**Task requirements**: Among the entries below, please repeat exactly and only the lines from the line containing "bodiceFront();" to the line containing "for node in", both lines included.

**Dataset content**:
* * * * * * *
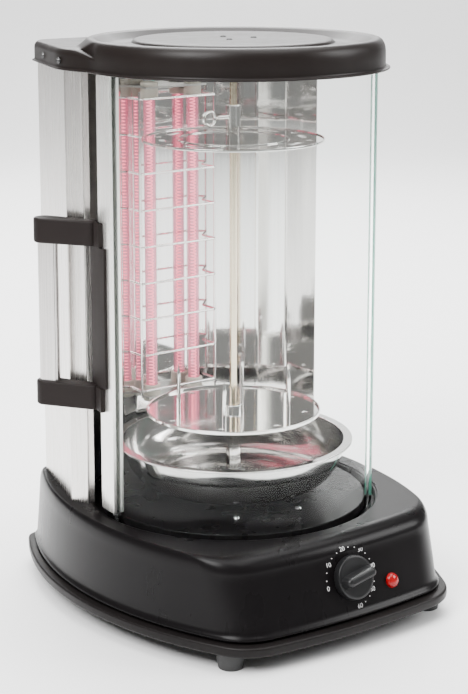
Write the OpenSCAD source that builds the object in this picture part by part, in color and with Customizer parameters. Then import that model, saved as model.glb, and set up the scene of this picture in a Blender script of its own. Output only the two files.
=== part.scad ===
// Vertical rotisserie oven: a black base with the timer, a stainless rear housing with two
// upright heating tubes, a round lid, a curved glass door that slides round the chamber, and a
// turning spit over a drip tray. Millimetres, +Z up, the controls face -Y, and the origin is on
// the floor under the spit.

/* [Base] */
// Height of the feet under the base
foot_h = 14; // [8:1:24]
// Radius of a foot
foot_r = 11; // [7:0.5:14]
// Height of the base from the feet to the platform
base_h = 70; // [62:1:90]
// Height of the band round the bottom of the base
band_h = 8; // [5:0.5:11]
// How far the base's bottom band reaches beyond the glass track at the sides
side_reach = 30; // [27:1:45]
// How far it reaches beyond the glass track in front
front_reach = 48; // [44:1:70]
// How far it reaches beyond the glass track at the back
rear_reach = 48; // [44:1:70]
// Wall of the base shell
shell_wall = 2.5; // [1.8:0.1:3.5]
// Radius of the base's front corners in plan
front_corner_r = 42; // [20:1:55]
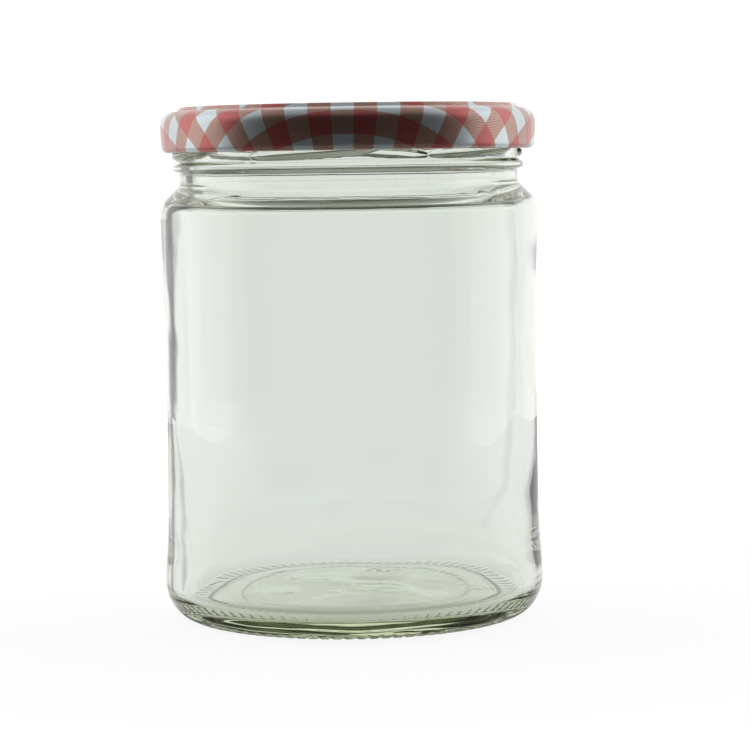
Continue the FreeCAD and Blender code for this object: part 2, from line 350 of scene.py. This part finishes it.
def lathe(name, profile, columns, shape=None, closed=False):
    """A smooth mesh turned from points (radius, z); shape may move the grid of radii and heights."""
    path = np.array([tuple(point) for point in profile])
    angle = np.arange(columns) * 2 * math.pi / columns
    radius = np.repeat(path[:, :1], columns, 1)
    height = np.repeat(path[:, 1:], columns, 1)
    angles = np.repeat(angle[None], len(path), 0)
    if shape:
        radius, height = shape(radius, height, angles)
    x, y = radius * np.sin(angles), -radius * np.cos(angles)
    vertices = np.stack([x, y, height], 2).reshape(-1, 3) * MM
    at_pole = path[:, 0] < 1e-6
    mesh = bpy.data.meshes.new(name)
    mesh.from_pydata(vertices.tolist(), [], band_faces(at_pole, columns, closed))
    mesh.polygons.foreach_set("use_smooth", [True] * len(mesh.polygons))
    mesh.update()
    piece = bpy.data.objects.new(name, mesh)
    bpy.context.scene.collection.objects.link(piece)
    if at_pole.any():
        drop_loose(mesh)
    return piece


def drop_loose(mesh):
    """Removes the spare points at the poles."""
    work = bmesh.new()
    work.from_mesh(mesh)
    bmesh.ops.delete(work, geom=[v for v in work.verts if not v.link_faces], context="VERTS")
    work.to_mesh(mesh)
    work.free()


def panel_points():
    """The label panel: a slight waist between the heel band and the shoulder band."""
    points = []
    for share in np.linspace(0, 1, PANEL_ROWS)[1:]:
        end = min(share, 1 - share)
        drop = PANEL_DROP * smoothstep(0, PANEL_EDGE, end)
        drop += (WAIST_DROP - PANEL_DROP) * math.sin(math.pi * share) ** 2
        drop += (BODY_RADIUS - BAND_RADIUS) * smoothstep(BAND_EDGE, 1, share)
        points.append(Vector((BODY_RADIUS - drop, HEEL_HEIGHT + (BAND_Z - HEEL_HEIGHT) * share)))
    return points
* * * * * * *
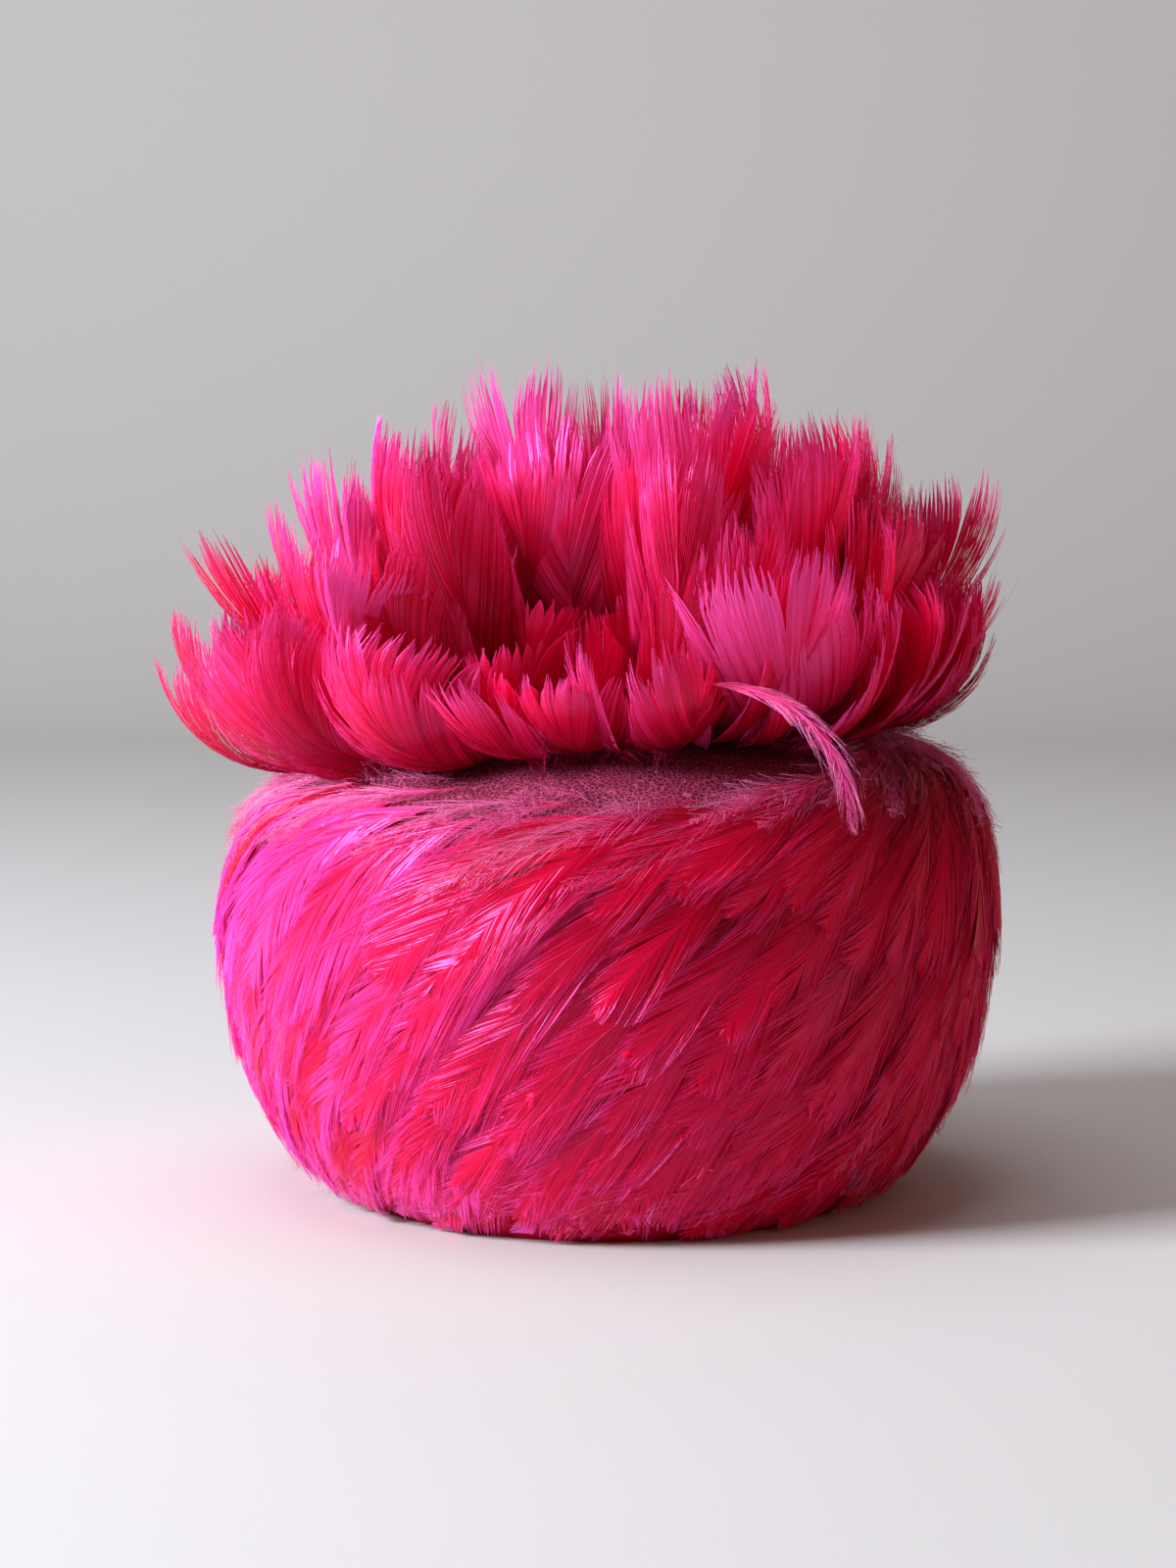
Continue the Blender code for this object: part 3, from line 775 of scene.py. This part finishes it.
* * * * * * *
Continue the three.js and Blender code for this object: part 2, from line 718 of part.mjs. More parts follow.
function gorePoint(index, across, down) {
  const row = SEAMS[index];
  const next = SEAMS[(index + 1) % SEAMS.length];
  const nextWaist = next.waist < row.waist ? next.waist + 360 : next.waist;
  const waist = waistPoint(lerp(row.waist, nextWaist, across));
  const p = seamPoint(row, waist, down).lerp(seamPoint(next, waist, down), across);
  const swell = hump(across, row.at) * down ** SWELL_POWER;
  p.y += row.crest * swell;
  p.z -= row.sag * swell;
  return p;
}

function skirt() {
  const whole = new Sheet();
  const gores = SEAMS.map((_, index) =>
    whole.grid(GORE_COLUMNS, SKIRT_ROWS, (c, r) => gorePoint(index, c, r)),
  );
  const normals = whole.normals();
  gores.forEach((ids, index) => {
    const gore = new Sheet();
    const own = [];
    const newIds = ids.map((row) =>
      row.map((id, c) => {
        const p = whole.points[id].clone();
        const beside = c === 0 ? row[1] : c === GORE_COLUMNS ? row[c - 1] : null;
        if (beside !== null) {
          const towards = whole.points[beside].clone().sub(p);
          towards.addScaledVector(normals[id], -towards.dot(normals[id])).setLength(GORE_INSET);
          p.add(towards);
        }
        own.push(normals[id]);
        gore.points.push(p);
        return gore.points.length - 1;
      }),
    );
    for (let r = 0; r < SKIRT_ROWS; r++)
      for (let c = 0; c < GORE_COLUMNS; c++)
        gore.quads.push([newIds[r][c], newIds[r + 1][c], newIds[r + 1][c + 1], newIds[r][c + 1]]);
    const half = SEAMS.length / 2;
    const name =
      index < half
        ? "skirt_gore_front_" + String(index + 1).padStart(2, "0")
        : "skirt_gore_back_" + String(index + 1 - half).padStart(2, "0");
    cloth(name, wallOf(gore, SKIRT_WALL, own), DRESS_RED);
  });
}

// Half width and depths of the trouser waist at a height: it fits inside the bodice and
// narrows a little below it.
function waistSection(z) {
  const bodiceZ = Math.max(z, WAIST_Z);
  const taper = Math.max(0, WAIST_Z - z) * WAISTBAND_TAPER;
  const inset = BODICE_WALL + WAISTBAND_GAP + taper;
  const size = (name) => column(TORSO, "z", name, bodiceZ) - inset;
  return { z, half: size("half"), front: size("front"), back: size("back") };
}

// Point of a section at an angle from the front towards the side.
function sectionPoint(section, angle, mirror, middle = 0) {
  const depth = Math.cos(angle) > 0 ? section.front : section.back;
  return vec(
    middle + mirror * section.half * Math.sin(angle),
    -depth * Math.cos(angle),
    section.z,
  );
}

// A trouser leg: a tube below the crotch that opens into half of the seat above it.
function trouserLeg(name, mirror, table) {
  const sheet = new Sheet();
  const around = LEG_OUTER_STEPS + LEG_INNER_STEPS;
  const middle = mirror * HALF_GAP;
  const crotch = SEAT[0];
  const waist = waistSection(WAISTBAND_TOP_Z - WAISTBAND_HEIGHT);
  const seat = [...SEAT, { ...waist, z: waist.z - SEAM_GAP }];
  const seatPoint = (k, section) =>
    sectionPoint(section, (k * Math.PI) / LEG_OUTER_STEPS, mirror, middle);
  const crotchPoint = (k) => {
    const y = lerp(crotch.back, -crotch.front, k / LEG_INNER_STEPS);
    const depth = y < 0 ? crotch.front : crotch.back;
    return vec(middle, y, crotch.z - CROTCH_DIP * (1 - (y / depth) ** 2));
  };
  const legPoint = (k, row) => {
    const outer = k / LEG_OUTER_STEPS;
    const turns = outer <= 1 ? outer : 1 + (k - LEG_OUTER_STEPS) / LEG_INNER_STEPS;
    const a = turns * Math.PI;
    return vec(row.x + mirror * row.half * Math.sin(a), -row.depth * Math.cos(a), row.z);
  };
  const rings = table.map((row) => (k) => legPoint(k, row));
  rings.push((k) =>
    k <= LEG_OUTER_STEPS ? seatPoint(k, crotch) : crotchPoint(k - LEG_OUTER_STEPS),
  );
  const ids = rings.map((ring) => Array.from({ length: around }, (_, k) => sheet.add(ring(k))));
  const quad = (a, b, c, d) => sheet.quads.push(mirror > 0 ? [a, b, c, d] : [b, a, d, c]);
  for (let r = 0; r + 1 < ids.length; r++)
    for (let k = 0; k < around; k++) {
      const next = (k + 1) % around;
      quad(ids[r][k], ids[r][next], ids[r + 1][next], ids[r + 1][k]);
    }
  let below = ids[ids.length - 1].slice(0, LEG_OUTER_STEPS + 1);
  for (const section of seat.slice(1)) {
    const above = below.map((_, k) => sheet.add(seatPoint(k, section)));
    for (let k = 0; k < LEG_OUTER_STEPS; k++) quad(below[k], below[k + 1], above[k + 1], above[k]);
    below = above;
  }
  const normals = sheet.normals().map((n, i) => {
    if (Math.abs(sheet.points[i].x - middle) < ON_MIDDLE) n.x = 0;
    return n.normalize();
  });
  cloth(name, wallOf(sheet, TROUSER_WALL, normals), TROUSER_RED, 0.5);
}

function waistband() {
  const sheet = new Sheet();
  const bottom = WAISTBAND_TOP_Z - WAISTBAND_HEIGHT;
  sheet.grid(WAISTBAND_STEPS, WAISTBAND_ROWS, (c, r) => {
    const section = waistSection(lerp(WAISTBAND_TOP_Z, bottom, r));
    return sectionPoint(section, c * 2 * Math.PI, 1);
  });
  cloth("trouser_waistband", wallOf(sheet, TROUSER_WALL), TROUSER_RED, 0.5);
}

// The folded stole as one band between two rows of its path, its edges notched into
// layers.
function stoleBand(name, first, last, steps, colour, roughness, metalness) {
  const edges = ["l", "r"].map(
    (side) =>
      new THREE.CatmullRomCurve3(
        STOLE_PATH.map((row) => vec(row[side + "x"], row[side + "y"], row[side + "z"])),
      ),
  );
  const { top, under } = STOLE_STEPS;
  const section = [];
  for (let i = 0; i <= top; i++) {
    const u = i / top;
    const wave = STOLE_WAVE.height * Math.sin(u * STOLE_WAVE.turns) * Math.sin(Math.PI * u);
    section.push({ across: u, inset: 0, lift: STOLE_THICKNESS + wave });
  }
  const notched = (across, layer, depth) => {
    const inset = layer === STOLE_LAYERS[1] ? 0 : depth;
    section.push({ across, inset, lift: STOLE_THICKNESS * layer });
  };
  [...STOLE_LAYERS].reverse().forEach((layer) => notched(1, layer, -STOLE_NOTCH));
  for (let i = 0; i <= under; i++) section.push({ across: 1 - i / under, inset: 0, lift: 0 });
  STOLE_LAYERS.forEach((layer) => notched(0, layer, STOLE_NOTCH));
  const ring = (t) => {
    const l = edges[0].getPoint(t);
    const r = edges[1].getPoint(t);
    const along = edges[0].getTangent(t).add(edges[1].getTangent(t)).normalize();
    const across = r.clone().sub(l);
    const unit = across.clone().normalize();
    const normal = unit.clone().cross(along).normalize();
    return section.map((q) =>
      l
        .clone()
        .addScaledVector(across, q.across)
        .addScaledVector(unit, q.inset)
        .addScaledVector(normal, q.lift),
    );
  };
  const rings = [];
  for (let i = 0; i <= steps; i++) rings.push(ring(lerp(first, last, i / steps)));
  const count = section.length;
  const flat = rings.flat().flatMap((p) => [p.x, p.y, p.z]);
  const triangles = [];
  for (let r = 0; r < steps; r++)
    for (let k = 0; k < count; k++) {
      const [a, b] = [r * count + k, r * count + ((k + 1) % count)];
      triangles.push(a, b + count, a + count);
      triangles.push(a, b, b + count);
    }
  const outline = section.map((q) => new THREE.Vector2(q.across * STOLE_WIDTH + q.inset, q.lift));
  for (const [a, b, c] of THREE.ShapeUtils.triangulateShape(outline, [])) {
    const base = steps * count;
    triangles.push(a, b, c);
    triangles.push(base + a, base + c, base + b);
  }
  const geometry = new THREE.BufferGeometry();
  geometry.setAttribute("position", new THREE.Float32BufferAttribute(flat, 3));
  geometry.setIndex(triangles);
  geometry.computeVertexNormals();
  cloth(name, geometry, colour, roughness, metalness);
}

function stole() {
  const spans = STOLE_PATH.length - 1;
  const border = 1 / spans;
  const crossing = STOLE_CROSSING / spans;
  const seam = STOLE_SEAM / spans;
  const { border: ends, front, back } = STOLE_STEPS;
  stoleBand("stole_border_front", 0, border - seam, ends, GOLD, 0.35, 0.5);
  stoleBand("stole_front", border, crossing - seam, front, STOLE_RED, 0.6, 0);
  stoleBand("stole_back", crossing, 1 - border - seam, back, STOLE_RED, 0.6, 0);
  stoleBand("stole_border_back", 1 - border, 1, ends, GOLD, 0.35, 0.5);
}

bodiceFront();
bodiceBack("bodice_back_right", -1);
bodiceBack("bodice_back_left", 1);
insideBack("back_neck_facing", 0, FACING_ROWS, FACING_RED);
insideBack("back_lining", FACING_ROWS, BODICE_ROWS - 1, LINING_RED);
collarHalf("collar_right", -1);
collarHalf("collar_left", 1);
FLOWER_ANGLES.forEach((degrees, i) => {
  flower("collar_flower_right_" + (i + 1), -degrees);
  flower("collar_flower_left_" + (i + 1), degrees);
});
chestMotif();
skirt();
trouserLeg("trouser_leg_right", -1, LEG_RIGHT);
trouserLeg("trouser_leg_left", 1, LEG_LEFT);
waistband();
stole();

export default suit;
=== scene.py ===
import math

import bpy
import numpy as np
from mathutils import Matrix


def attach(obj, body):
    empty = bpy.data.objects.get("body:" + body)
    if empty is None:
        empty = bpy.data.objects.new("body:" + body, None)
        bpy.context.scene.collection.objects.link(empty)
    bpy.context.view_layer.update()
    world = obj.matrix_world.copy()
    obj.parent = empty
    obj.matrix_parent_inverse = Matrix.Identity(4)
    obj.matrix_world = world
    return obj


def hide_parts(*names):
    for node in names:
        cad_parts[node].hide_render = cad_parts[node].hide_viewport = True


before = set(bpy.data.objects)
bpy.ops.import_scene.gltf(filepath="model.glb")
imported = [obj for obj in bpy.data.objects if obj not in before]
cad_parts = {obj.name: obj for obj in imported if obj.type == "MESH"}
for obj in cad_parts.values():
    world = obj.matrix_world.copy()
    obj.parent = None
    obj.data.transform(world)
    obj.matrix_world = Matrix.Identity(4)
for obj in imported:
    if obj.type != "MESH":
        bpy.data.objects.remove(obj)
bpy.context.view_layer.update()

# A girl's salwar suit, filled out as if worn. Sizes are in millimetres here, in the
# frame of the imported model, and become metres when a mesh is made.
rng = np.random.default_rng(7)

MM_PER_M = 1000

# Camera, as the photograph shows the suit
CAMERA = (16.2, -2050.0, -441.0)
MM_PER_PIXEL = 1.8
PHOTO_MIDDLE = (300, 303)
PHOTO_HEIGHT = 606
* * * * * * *
**Correct answer**:
bodiceFront();
bodiceBack("bodice_back_right", -1);
bodiceBack("bodice_back_left", 1);
insideBack("back_neck_facing", 0, FACING_ROWS, FACING_RED);
insideBack("back_lining", FACING_ROWS, BODICE_ROWS - 1, LINING_RED);
collarHalf("collar_right", -1);
collarHalf("collar_left", 1);
FLOWER_ANGLES.forEach((degrees, i) => {
  flower("collar_flower_right_" + (i + 1), -degrees);
  flower("collar_flower_left_" + (i + 1), degrees);
});
chestMotif();
skirt();
trouserLeg("trouser_leg_right", -1, LEG_RIGHT);
trouserLeg("trouser_leg_left", 1, LEG_LEFT);
waistband();
stole();

export default suit;
=== scene.py ===
import math

import bpy
import numpy as np
from mathutils import Matrix


def attach(obj, body):
    empty = bpy.data.objects.get("body:" + body)
    if empty is None:
        empty = bpy.data.objects.new("body:" + body, None)
        bpy.context.scene.collection.objects.link(empty)
    bpy.context.view_layer.update()
    world = obj.matrix_world.copy()
    obj.parent = empty
    obj.matrix_parent_inverse = Matrix.Identity(4)
    obj.matrix_world = world
    return obj


def hide_parts(*names):
    for node in names:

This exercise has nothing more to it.